Assim como um torcedor sabe que seu time não precisa jogar bem para que ele saia feliz - a vitória basta -, ao jornalista, mais que uma partida boa, interessa uma história boa.

Soube depois, por relatos confiáveis, que aquele Rússia x Espanha foi um jogo feio. Nada que tenha apagado minha impressão de que o gol de empate, por exemplo, foi um dos mais belos que já vi em Copas. Nasceu de um pênalti infantil de Piqué, convertido pelo centroavante grandalhão Dzyuba. Motivo de chacota antes da Copa e craque improvável durante o torneio. Uma perfeita representação do que era aquela seleção russa.

A cada ataque frustrado da Espanha, a cada minuto em que o empate por 1 a 1 se prolongava, o que poderia ser uma partida insossa ganhava contornos, para mim e para tantos outros, de uma revolução a caminho. O estádio vibrou quando acabou o tempo normal e vibrou mais ainda ao fim da prorrogação. Vieram os pênaltis. Na terra de Lev Yashin, o goleiro Akinfeev pegou duas cobranças, as de Koke e Iago Aspas.

Igor Akinfeev defende com o pé a cobrança do espanhol Iago Aspas Foto: Grigory Dukor / Reuters
Igor Akinfeev defende com o pé a cobrança do espanhol Iago Aspas Foto: Grigory Dukor / Reuters

O inimaginável, esse fenômeno que tanto buscamos no esporte, havia acontecido para a Rússia em proporções inéditas com a classificação para as quartas de final (fase em que seriam eliminados pela Croácia, vice-campeã). Meu editor e companheiro de GLOBO Thales Machado, sentado ao meu lado na tribuna de imprensa do estádio, teve o notebook banhado pela cerveja atirada por um torcedor eufórico - ambos passam bem, Thales e o notebook, e espero que o torcedor também. Meu colega Fábio Aleixo, o mais russo do reportariado brasileiro, com meses de vivência na Rússia enquanto trabalhava para o jornal “Folha de S. Paulo”, recebeu a camisa do jogo como um presente inusitado das mãos de Mario Fernandes, lateral-direito brasileiro naturalizado e um dos craques da seleção russa.

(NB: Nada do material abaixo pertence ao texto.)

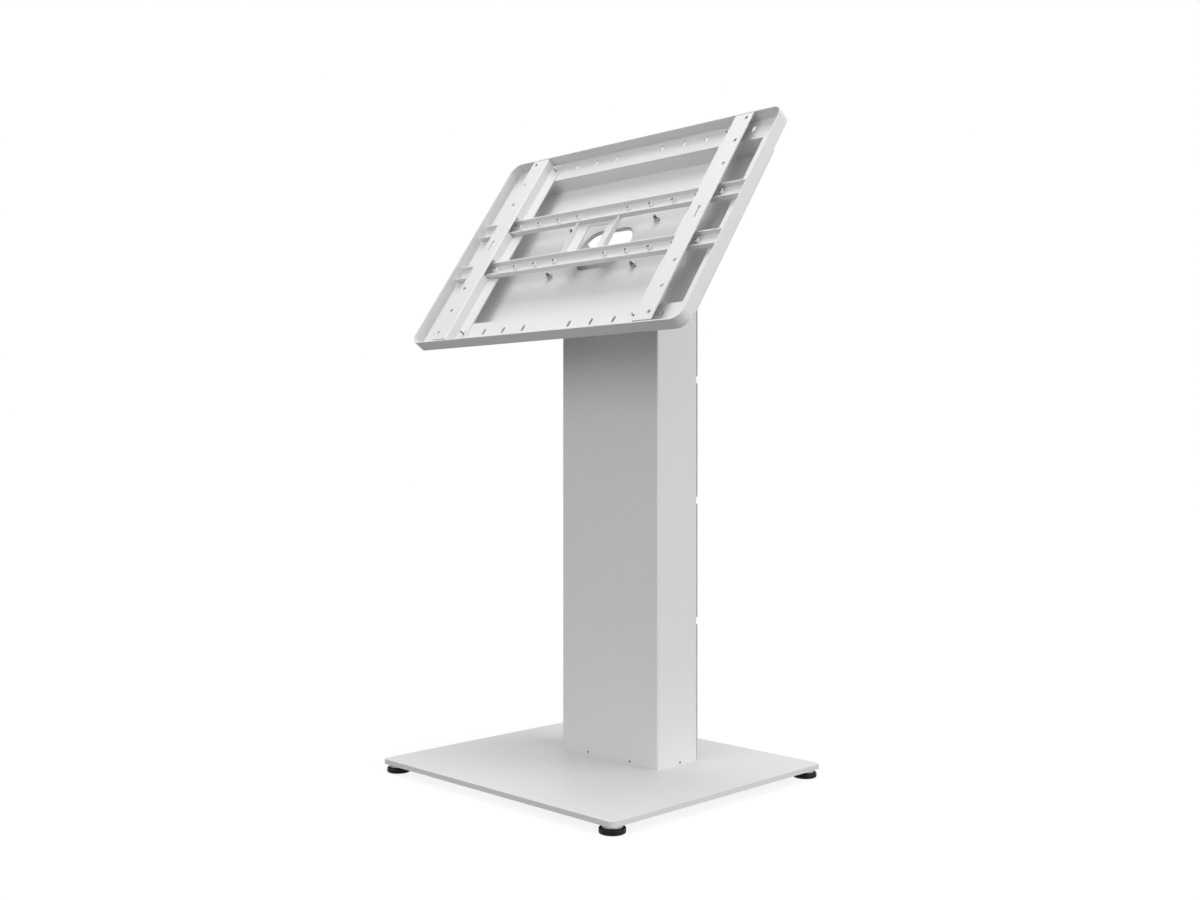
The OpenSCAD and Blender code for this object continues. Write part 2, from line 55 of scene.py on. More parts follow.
PAINTED = (
    "base_plate", "foot_bosses", "column_shell", "column_foot_plate", "column_rear_cover",
    "head_bracket", "tray_frame", "back_box", "rail_upper", "rail_lower", "rail_bridge",
    "adapter_left", "adapter_right",
)
PLATED = ("base_bolts", "base_nuts", "bracket_screws")
BLACKENED = ("foot_screws",)
FOOT_PLACES = ("front_left", "front_right", "rear_left", "rear_right")
SIDES = ("left", "right")

# Axes of a fastener, the third of them along it. The head's slope is 55 degrees from level.
TILT = math.radians(55.0)
HEAD_AXES = np.array([
    [1.0, 0.0, 0.0],
    [0.0, math.cos(TILT), math.sin(TILT)],
    [0.0, -math.sin(TILT), math.cos(TILT)],
])
UPRIGHT_AXES = np.eye(3)

# Angles round a turned piece, as shares of a full turn: twelve to each side of a hexagon
ANGLES = 72
TURN = np.arange(ANGLES) / ANGLES

# A thread's depth, its flats at the crest and the root and the chamfer at the mouth of a
# threaded bore are shares of its pitch
THREAD_DEPTH = 0.61
CREST = 0.125
ROOT = 0.25
MOUTH = 0.5
STEPS_PER_PITCH = 8
INWARD = -1.0
OUTWARD = 1.0

# Painted shade on a thread: its crest compared with its groove, where it is deepest, and its full
# or light strength
CREST_SHADE = 0.4
FULL_THREAD_SHADE = 1.0
LIGHT_THREAD_SHADE = 0.25

# The cone that cuts the corners of a hexagon starts at this share of its least radius and
# drops by this much for each unit of radius
CONE_FACE = 0.95
CONE_SLOPE = 0.55
CONE_STEPS = 5

# Sizes of the adapter screws' heads: depth of socket and rounding as shares of the head's
# height, and width of socket as a share of the shank's width
SOCKET_DEPTH = 0.6
SOCKET_WIDTH = 0.6
SOCKET_BEVEL = 0.2 * MM
CROWN = 0.4
CROWN_STEPS = 7

# The washers' bevel is a share of their thickness. The rail nuts' bevel bulges to the crease.
WASHER_BEVEL = 0.2
RAIL_NUT_BEVEL = 0.4 * MM
RAIL_NUT_CREASE = 0.12 * MM

# Faces that meet at more than this angle have a sharp edge
SHARP_ANGLE = math.radians(40.0)

# Points that are equal to this many decimals of a metre are one corner of a solid, and a point
# lies at a place on the axis when it is this near. A head is what reaches further from the axis
# than this many shank radii.
CORNER_DECIMALS = 6
NEAR = 0.02 * MM
HEAD_REACH = 1.2

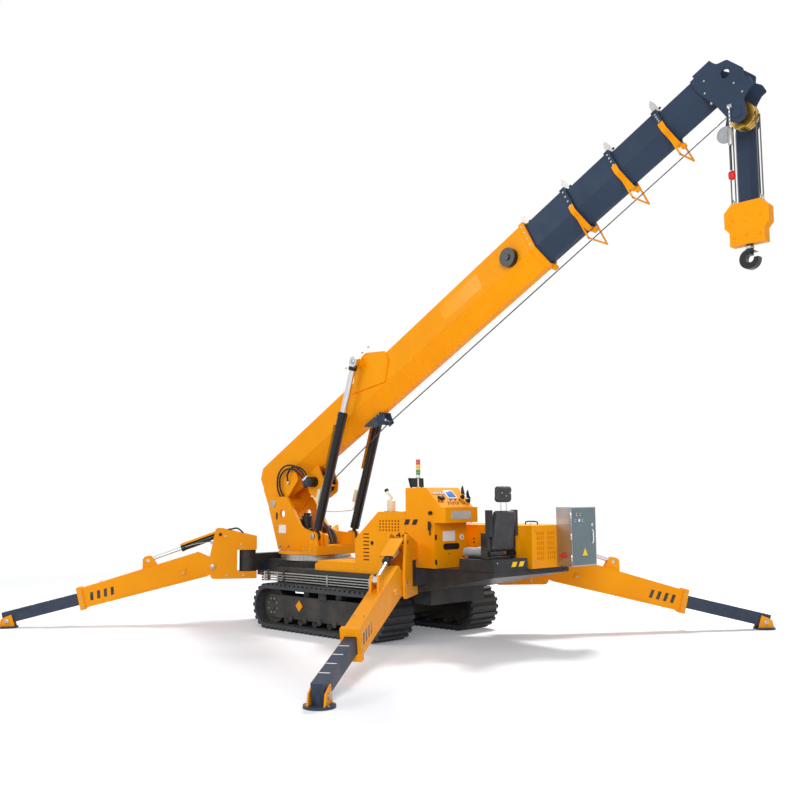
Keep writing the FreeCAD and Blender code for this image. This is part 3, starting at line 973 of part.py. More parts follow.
# Every feature has to be sound before anything is written
for feature in doc.Objects:
    if "Invalid" in feature.State or "Error" in feature.State:
        raise RuntimeError("%s failed to build" % feature.Name)
for feature in NODES:
    if feature.Shape.isNull() or not feature.Shape.isValid():
        raise RuntimeError("%s has no valid shape" % feature.Label)

os.makedirs("parts", exist_ok=True)
for feature in NODES:
    feature.Shape.exportStep("parts/%s.step" % feature.Label)

whole = FreeCAD.BoundBox()
for feature in NODES:
    whole.add(feature.Shape.BoundBox)
print("nodes", len(NODES), "box", whole)
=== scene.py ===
import math
from functools import partial
from itertools import product

import bmesh
import bpy
import numpy as np
from bpy.props import FloatProperty, FloatVectorProperty, PointerProperty
from mathutils import Matrix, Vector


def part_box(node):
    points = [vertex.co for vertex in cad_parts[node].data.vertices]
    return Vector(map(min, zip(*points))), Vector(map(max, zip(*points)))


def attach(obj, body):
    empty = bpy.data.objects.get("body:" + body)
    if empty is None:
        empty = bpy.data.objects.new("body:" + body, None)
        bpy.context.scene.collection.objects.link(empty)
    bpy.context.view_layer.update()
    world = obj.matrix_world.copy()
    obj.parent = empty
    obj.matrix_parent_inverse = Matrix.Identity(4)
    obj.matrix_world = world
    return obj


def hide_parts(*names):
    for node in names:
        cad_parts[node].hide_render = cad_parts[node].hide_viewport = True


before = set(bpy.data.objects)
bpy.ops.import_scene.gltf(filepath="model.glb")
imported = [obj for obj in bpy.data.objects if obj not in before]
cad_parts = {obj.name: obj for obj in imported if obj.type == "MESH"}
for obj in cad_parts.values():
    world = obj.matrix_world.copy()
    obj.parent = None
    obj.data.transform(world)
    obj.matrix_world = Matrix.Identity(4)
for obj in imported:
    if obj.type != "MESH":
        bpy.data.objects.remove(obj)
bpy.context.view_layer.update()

bl_info = {
    "name": "Spider Crane Finish",
    "version": (1, 0, 0),
    "blender": (4, 5, 0),
    "location": "3D View > Sidebar > Crane",
    "description": "Paint, fittings, seat and studio of a tracked spider crane",
    "category": "Object",
}


def crane_origin():
    """Place midway between the two tracks on the floor, from which the crane's own sizes are counted."""
    middles = [np.mean(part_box(name), axis=0) for name in ("track_left", "track_right")]
    return np.mean(middles, axis=0) * np.array([1.0, 1.0, 0.0])


# Where the crane's own frame lies in the row frame, and its main pins
ORIGIN = crane_origin()
FOOT = np.array([1.927, 0.0, 1.675])
BOOM_TILT = math.radians(28.14)
LEG_SLOPE = math.radians(13.5)
LEG_PIN = (0.500, 0.790)
FOOT_REACH = 3.2857
# Outriggers: pivot X, pivot Y, heading in degrees, extra reach of the inner arm
LEGS = {
    "front_left": (1.930, 0.720, 55.9, 0.0),
    "rear_left": (-1.580, 0.930, 122.6, 0.0),
    "rear_right": (-1.580, -0.930, -132.9, 0.1),
    "front_right": (1.930, -0.720, -55.9, 0.0),
}
# Slewing axis, middle of the hook block and outer face of the track frames
SLEW_X = 1.24
BLOCK_X = -5.526
TRACK_FACE = 0.948
# Winch in the boom's frame: drum axis, outside of its cheeks, radius of the rope on it, turns, steps in a turn
WINCH_U, WINCH_V, WINCH_HALF = 0.880, -0.110, 0.139
COIL_RADIUS, COIL_TURNS, COIL_STEPS = 0.109, 14, 20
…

Horas depois do jogo, ao ver que eu estava muito atrasado para um voo que partiria em 1 hora, um taxista tomou quase como ato patriótico a missão de me deixar no aeroporto a tempo - conseguiu, não sem me dar alguns cabelos brancos a cada barbeiragem no trânsito caótico de um país em êxtase. Não me incomodei. Depois daquele jogo, certo era tudo aquilo que não estava em seu devido lugar.